After being turned away inning after inning, St. Louis found a hero in catcher Yadier Molina on Thursday night.
Molina, who hit .216 during the regular season - .138 in the final 10 days of the season - continued a superb postseason, hitting a two-run homer off Aaron Heilman in the ninth inning to give St. Louis a 3-1 victory over New York in Game 7 of the National League Championship Series.
The win gives the Cardinals a date with the Tigers in the World Series, which begins Saturday in Detroit.
Molina's blast landed just a few feet from where Mets leftfielder Endy Chavez robbed Scott Rolen of a home run three innings earlier.
Molina, who hit six home runs during the regular season, got his second of the NLCS to go along with six RBIs. Overall, he is hitting .333 in the postseason.
The Cardinals arrived in New York on Wednesday with a 3-2 lead in the series. After a one-day delay, the Cardinals celebrated their second trip to the World Series in the past three years.
In the bottom of the ninth, Adam Wainwright allowed seeing-eye singles by Jose Valentin and Chavez. But he struck out pinch-hitter Cliff Floyd looking on a curveball and induced Jose Reyes to fly out to center.
He then walked Paul Lo Duca to load the bases but struck out Carlos Beltran looking on a curveball to prompt a Cardinals celebration near second base.
The Cardinals nearly took the game with one swing of Rolen's bat. But Chavez, who has played with four teams the past three seasons, turned in the best defensive play of the series.
With one on and one out, Rolen laced Mets starter Oliver Perez's first pitch down the leftfield line. In a running stride, Chavez leaped high against the wall and extended his right arm over and behind the fence his entire forearm cleared the top of the wall and caught Rolen's drive snowcone-style.
Alertly, Chavez threw back to first, catching Jim Edmonds before he could tag up. Between innings, Rolen could only stand and stare at third base.
After a full-count walk to Edmonds, Mets manager Willie Randolph had visited the mound, asking Perez one question and Lo Duca, his catcher, another then satisfied with their answers strolled away.
The Cardinals allowed Perez, a trade-deadline acquisition who was 3-13 on the season and held the highest ERA of any postseason starter in history, to work out of numerous jams in six innings of work.

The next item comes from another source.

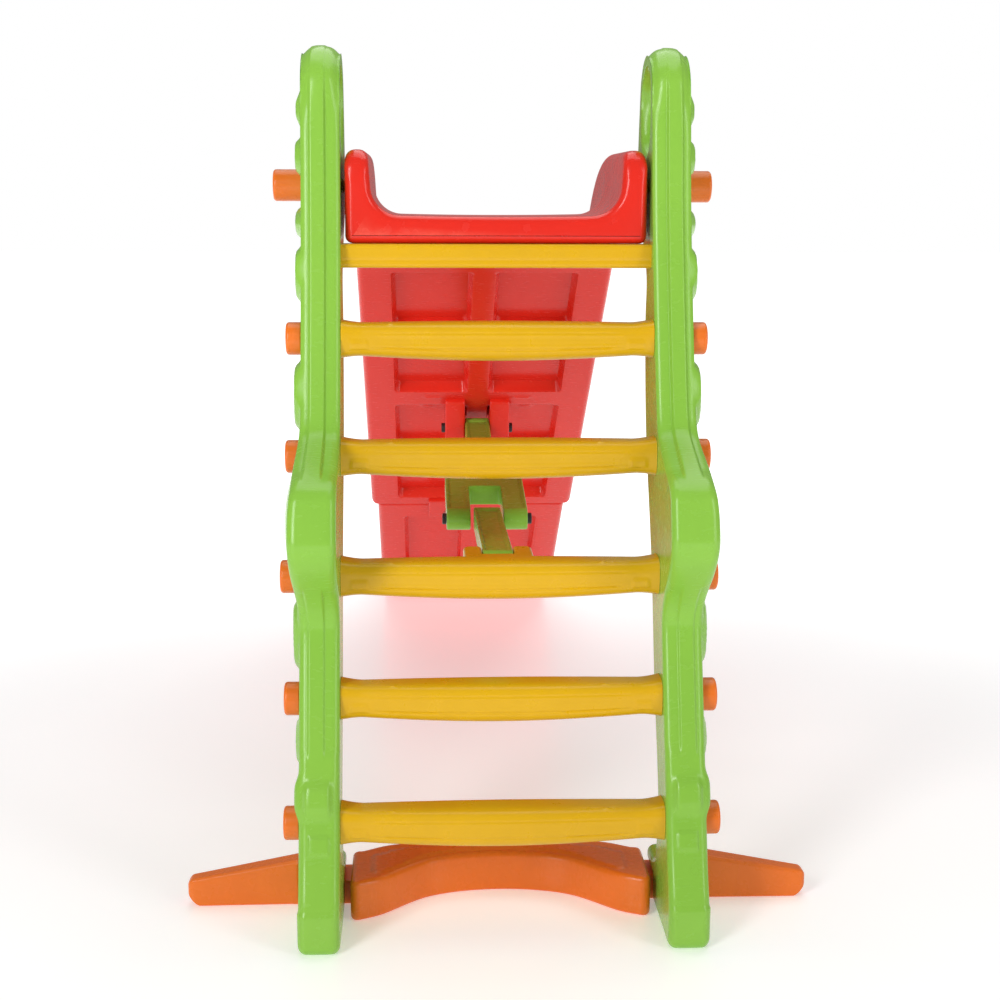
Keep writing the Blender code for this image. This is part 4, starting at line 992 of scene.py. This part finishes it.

He put runners at first and second with one out after intentionally walking Albert Pujols in the third but got Juan Encarnacion to hit into a 5-4-3 double play. He faced the same situation in the fourth but struck out Preston Wilson and induced Pujols into a popout to shallow left.
On the night, Perez allowed just one run on four hits, striking out four and walking two, one intentional.
Meanwhile, the Mets were held to just two hits in seven-plus innings by Jeff Suppan, who was named series MVP after allowing one run and five hits in 15 innings. He also won Game 3.
The Mets scored first in the opening inning when David Wright, hitting just .143 in this series, hit a run-scoring single to score Beltran from second. For Wright, it was just his second RBI in 25 plate appearances in the NLCS.
The Cardinals tied the score in the second. With runners at first and third with one out and the Mets infield at double-play depth, second baseman Ronnie Belliard dropped a safety squeeze right to the second baseman to score Edmonds from third.